In August 2016, an unabridged audiobook was published by Hachette Audio UK, which was narrated by Kate Reading.

===Ebook===
An Ebook version published by Ace Books was available via Amazon Digital Services LLC on the initial release date. It peaked at number 16 on Amazon Books' Greek & Roman category, and at 19 on the Kindle Store's category of the same name.

Another version was published by Orbit Books in May 2009, also available via Amazon Digital Services LLC.

==Reception==
Furies of Calderon was well received by critics.

Writing for The Independent (St. George, Utah), Rich Rogers awarded the novel 5 out 5 stars, calling it a great epic fantasy that stands on its own without borrowing from the usual fantasy tropes. He lauded Jim Butcher's successful turn at the fantasy genre in a more traditional setting, and praised the complex characterization of the antagonists.
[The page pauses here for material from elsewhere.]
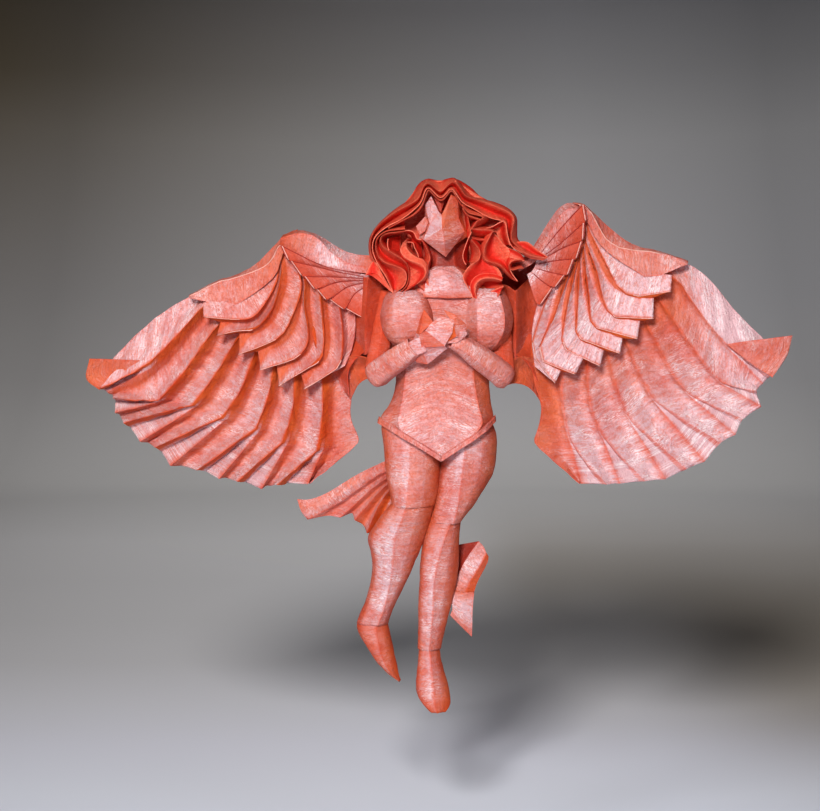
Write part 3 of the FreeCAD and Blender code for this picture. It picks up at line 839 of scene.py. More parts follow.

Reviewing the Audiobook, Gil T. Wilson of the SF Site praised the novel and the series, noting that if the first book was any indication, Codex Alera would prove to be a great fantasy series. She concluded by advising readers to be prepared for a fun read that would have them running through an emotional gamut.

David Stoit of Fantasy Book Review criticized Butcher for the style of the book, calling it "naïve", but noted that Butcher had found a "stranger yet satisfying balance" between the characters. He concluded by saying that the novel was a good start to an interesting series.